Because when I split the new_word I use a comma as an argument new_word.split(','). Essentially this means that everything before and after a comma becomes a separate element. Since we enter our words usually with spaces:

apple, orange, banana

you then get:

'apple',' orange',' banana'

If you would enter them like:

apple,orange,banana

you wouldn't have that problem, so the point of .strip() here is to ensure that if you enter it any differently you still get just a word with no extra spaces.

Mikael Enarsson
Mikael Enarsson
7,056 Points

I think that to you should use the .extend() method to append the new list items to the end of the new list, like so:

...
show_help()
    continue
  else:
    word_list.extend(new_word.split(','))
...

That should work, I think.

Also, it would be good to move the vowel-removal functionality into a function, so that, for example, you could have an option to remove the vowels and input more words afterwards.

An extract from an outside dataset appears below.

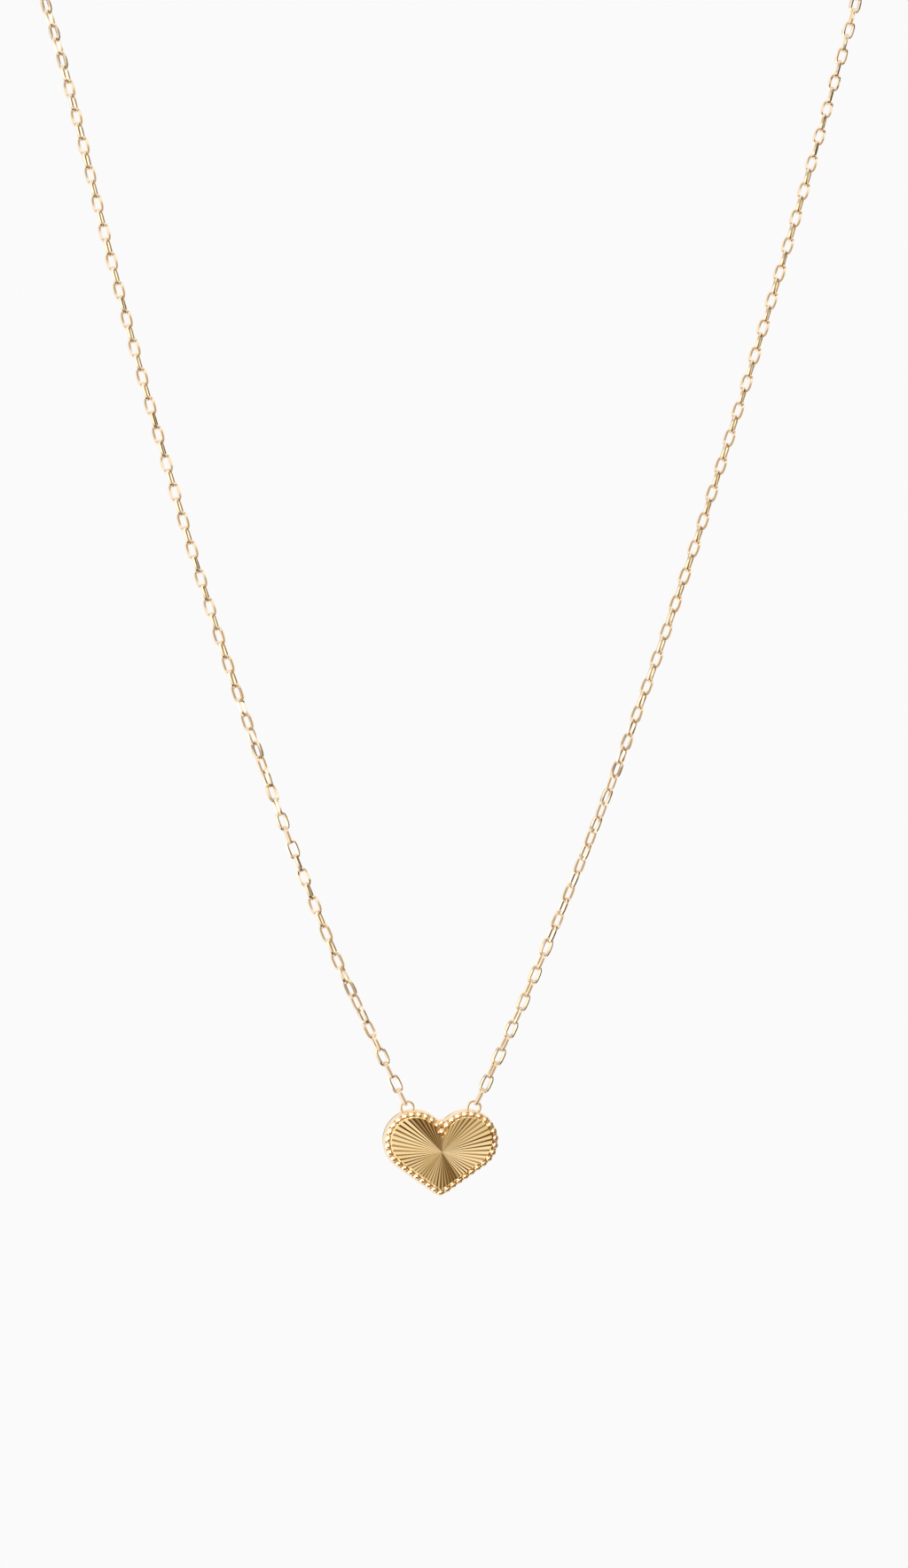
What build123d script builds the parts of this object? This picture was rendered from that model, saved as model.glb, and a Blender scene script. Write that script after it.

As far as I can see it looks really good though!

Y. Kravets
Y. Kravets
10,350 Points

Thanks Mikael! I will try to implement this soon. We'll see what I will come up with. I actually think that moving the vowel-removal functionality into a function is a great idea!

Mikael Enarsson
Mikael Enarsson
7,056 Points

Glad you like it ^^ I hope we'll get to see the updates XD

Maksym Biednov
Maksym Biednov
13,459 Points

Sorry, could smbdy help me to get what's the use of .strip()? I've checked documentation, but it still unclear to me. We do not use any arguments, so what are we about to remove from strings?

Mikael Enarsson
Mikael Enarsson
7,056 Points

Documentation

When the argument is omitted or None, .strip() defaults to removing whitespaces.

Y. Kravets
Y. Kravets
10,350 Points

Just to give an example to what Mikael said. So basically imagine you have a string: ' hello ', after applying .strip() to it you will get a string 'hello' with no spaces there anymore.

Maksym Biednov
Maksym Biednov
13,459 Points

Yes, I see. But why this extra spaces appear in updated_word?